What is required
Everything from the line containing "Write the build123d" to the line containing "arm_back = -66.0", both lines included, must be copied exactly; nothing else should be.

☆ ☆ ☆ ☆ ☆

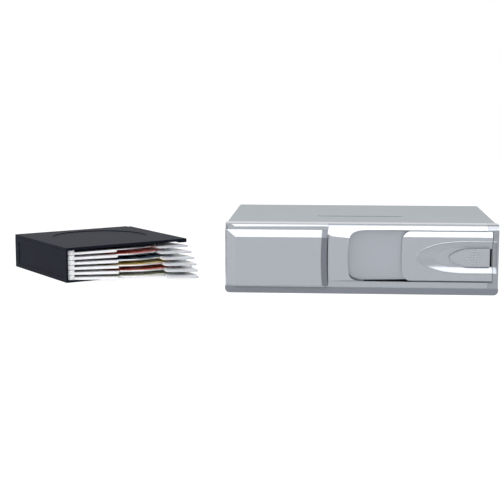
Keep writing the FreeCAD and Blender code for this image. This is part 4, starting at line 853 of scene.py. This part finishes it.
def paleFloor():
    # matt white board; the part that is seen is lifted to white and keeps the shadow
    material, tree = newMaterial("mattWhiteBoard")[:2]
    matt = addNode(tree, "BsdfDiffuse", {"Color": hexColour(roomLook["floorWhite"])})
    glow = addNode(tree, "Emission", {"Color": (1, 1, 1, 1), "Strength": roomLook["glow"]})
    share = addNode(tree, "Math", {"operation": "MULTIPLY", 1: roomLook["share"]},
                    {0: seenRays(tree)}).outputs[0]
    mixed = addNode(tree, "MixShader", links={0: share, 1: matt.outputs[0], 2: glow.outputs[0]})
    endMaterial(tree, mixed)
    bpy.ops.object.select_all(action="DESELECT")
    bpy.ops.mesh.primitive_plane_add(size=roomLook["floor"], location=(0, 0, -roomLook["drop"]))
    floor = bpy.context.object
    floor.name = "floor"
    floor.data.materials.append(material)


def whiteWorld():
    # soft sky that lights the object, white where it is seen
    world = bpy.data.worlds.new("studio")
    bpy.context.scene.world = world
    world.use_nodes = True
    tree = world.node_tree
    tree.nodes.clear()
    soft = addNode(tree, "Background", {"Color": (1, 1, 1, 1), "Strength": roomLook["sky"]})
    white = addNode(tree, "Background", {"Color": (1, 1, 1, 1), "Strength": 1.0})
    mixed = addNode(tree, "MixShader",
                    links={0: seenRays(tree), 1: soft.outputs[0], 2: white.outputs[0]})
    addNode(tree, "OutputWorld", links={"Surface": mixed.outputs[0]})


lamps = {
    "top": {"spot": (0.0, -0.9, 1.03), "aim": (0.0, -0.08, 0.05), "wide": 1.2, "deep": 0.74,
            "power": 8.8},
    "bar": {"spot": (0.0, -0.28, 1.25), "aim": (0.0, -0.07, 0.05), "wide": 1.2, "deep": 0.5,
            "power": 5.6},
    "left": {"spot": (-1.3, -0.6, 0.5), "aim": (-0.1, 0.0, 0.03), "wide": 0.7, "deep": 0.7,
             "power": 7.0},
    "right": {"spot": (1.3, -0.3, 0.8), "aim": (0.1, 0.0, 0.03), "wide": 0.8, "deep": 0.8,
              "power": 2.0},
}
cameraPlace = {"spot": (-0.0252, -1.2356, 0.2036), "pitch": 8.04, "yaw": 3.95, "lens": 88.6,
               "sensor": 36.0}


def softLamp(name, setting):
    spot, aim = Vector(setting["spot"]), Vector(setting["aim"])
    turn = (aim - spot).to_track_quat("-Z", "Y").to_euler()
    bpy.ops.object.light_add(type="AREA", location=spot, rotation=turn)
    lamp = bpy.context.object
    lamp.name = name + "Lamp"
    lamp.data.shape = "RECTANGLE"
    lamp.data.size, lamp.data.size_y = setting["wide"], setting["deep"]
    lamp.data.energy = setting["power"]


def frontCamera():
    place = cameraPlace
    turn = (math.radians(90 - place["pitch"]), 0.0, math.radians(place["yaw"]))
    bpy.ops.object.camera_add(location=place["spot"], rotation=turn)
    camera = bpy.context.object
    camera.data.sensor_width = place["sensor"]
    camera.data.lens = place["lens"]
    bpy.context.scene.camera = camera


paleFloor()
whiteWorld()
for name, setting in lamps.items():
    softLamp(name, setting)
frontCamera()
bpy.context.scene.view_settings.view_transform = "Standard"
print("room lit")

☆ ☆ ☆ ☆ ☆

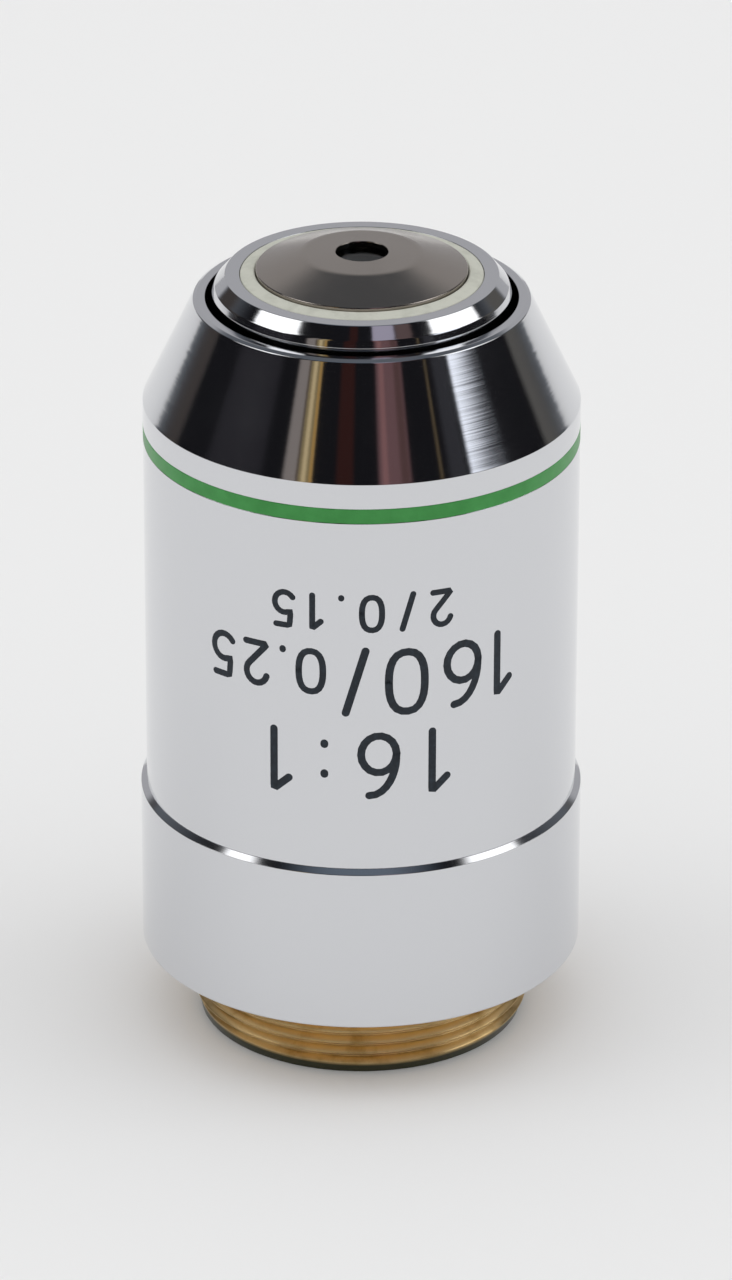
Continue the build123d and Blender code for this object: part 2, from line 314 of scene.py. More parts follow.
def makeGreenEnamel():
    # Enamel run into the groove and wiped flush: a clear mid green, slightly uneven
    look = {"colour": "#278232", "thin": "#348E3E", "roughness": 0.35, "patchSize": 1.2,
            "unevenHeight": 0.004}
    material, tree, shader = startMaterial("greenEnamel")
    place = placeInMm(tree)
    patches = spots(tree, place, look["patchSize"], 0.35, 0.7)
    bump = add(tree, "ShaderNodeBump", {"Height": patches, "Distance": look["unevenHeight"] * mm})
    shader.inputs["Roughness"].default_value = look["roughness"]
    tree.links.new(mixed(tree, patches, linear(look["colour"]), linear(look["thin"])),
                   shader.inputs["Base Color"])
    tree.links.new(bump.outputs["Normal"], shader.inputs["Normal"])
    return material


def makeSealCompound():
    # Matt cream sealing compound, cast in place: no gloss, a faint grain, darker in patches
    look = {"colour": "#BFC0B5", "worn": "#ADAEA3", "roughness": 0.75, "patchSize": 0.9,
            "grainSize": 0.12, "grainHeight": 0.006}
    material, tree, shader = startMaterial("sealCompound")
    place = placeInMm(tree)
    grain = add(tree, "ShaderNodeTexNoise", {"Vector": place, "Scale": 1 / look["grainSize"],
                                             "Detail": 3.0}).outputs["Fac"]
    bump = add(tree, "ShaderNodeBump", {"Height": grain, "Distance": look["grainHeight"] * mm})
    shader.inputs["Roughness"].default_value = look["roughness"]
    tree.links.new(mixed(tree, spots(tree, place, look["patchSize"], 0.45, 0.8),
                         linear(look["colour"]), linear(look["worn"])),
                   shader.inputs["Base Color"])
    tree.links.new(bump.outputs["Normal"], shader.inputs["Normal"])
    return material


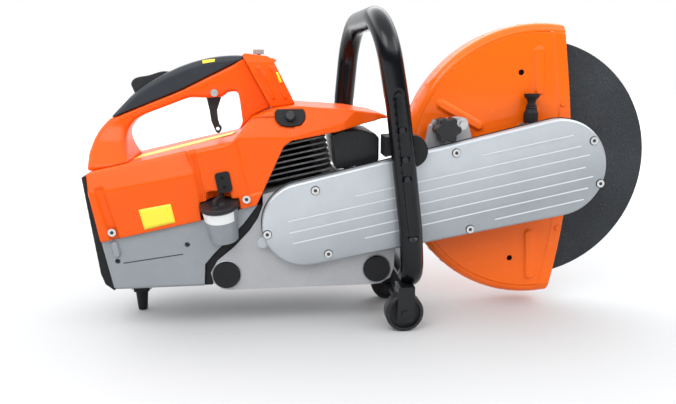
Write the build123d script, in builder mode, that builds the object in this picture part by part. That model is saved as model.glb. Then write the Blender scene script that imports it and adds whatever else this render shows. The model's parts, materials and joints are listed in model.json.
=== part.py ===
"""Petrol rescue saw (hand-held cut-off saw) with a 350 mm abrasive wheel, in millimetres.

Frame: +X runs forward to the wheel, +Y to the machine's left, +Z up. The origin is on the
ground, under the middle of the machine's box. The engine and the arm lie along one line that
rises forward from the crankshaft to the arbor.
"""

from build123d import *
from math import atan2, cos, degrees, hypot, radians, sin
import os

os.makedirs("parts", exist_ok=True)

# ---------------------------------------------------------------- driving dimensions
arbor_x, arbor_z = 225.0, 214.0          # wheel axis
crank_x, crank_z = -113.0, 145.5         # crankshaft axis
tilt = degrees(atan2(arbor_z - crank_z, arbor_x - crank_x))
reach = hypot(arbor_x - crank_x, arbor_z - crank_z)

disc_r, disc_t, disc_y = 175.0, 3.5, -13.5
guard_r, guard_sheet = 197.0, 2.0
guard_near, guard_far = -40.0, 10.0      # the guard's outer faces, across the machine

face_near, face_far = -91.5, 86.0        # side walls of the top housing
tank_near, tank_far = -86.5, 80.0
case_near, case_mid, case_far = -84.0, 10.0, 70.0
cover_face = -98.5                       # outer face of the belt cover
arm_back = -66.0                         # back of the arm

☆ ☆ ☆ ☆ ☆

Result for this task
Write the build123d script, in builder mode, that builds the object in this picture part by part. That model is saved as model.glb. Then write the Blender scene script that imports it and adds whatever else this render shows. The model's parts, materials and joints are listed in model.json.
=== part.py ===
"""Petrol rescue saw (hand-held cut-off saw) with a 350 mm abrasive wheel, in millimetres.

Frame: +X runs forward to the wheel, +Y to the machine's left, +Z up. The origin is on the
ground, under the middle of the machine's box. The engine and the arm lie along one line that
rises forward from the crankshaft to the arbor.
"""

from build123d import *
from math import atan2, cos, degrees, hypot, radians, sin
import os

os.makedirs("parts", exist_ok=True)

# ---------------------------------------------------------------- driving dimensions
arbor_x, arbor_z = 225.0, 214.0          # wheel axis
crank_x, crank_z = -113.0, 145.5         # crankshaft axis
tilt = degrees(atan2(arbor_z - crank_z, arbor_x - crank_x))
reach = hypot(arbor_x - crank_x, arbor_z - crank_z)

disc_r, disc_t, disc_y = 175.0, 3.5, -13.5
guard_r, guard_sheet = 197.0, 2.0
guard_near, guard_far = -40.0, 10.0      # the guard's outer faces, across the machine

face_near, face_far = -91.5, 86.0        # side walls of the top housing
tank_near, tank_far = -86.5, 80.0
case_near, case_mid, case_far = -84.0, 10.0, 70.0
cover_face = -98.5                       # outer face of the belt cover
arm_back = -66.0                         # back of the arm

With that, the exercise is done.